Provide only the number of lines where "that" occurs.

Supplied data:
§ §

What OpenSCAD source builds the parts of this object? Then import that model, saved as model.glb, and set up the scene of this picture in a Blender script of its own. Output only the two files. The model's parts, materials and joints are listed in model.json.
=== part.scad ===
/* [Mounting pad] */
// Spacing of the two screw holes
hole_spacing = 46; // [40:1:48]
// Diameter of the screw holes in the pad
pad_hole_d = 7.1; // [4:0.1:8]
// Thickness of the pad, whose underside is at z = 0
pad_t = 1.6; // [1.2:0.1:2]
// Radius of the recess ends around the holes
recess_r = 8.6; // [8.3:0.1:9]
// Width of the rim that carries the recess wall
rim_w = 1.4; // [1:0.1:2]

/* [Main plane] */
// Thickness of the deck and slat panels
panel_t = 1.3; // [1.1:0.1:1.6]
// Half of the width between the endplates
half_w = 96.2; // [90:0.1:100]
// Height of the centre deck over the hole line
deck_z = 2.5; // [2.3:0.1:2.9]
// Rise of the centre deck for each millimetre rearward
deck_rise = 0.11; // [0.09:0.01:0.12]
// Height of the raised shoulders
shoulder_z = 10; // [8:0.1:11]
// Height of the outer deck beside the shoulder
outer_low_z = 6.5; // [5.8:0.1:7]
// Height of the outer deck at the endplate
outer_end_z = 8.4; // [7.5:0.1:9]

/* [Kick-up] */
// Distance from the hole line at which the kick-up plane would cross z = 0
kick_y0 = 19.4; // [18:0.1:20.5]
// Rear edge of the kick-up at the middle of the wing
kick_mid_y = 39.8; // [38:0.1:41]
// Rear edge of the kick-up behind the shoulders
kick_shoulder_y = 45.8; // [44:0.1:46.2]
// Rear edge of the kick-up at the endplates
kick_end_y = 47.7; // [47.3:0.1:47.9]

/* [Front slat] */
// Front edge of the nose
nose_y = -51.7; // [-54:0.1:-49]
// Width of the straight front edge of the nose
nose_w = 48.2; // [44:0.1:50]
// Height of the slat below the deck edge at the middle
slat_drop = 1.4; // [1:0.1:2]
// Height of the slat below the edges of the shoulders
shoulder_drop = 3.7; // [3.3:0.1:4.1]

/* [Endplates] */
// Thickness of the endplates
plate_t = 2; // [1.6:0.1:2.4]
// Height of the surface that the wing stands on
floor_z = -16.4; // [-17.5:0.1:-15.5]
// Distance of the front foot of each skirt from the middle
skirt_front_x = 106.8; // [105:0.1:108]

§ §

Reply: 3